Take a look at the following example, which I believe can be pretty useful and still has fairly straightforward code: a generator which combines the efficiency of XMLReader with the simple API of SimpleXML to bring you an efficnet yet easy to use XML reader function for possibly large XML streams with repeating structure – for example, RSS or Atom feeds.

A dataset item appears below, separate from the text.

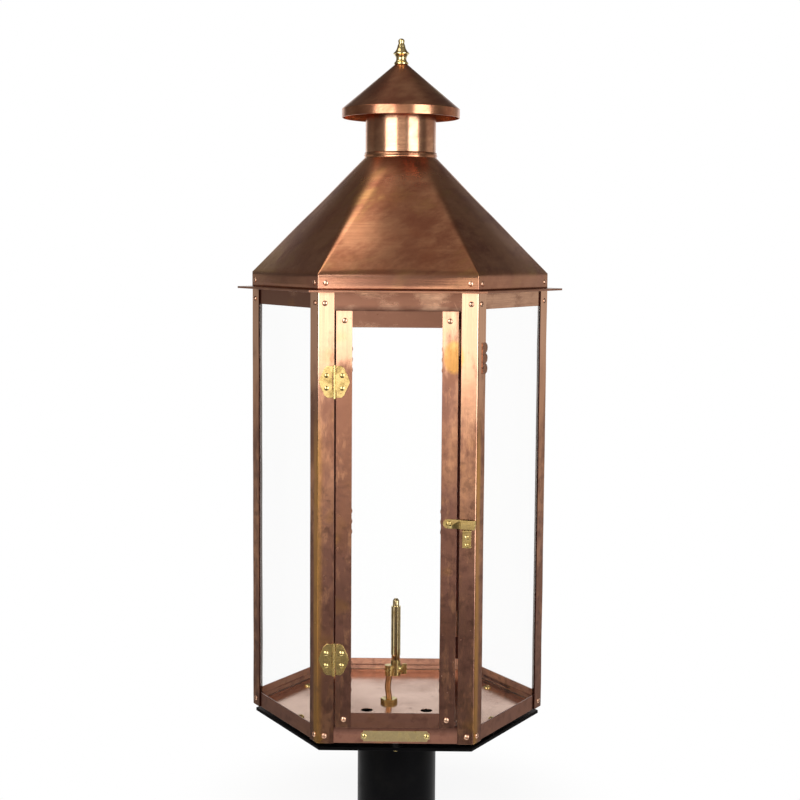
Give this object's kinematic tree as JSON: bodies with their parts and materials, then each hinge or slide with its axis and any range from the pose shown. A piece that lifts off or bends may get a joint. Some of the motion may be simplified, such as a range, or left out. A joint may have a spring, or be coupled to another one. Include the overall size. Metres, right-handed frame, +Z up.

function xml_stream_reader($url, $element)
{
  $reader = new XMLReader();
  $reader->open($url);

  while (true) {
    // Skip to next element
    while (! ($reader->nodeType == XMLReader::ELEMENT && $reader->name == $element)) {
      if (! $reader->read()) break(2);
    }

    if ($reader->nodeType == XMLReader::ELEMENT && $reader->name == $element) {
      yield simplexml_load_string($reader->readOuterXml());
      $reader->next();
    }
  }
}

The xml_stream_reader() generator defined above will use XMLReader to open and read from an XML stream. Unlike PHP’s SimpleXML or DOM extensions, it will not read an entire XML document into memory, thus avoiding potential blowups on very large XML files. To keep things simple for the user however, whenever it encounters the XML element searched by the user (e.g. the item element in RSS feeds), it will read the entire element into memory (assume each item is small but there are potentially thousands of items) and return it as a SimpleXMLElement object – thus still providing the ease of use of SimpleXML for the consumer.

Here is how it can be used:


$feed = xml_stream_reader('http://news.google.com/?output=rss&num=100', 'item');
foreach($feed as $itemXml) {
  echo $itemXml->title . "\n";
}

While I couldn’t find a large-enough XML file to test this on, even with 2mb files, this can be much more efficient than DOM or SimpleXML, and without too much more coding.

So I’m really happy about the addition of generators – it’s a cool feature. Not one you’d use every day, but in some places where complex Iterators had to be implemented (and where OO features such as polymorphism are not required), generators can be a real neat, concise and maintainable solution.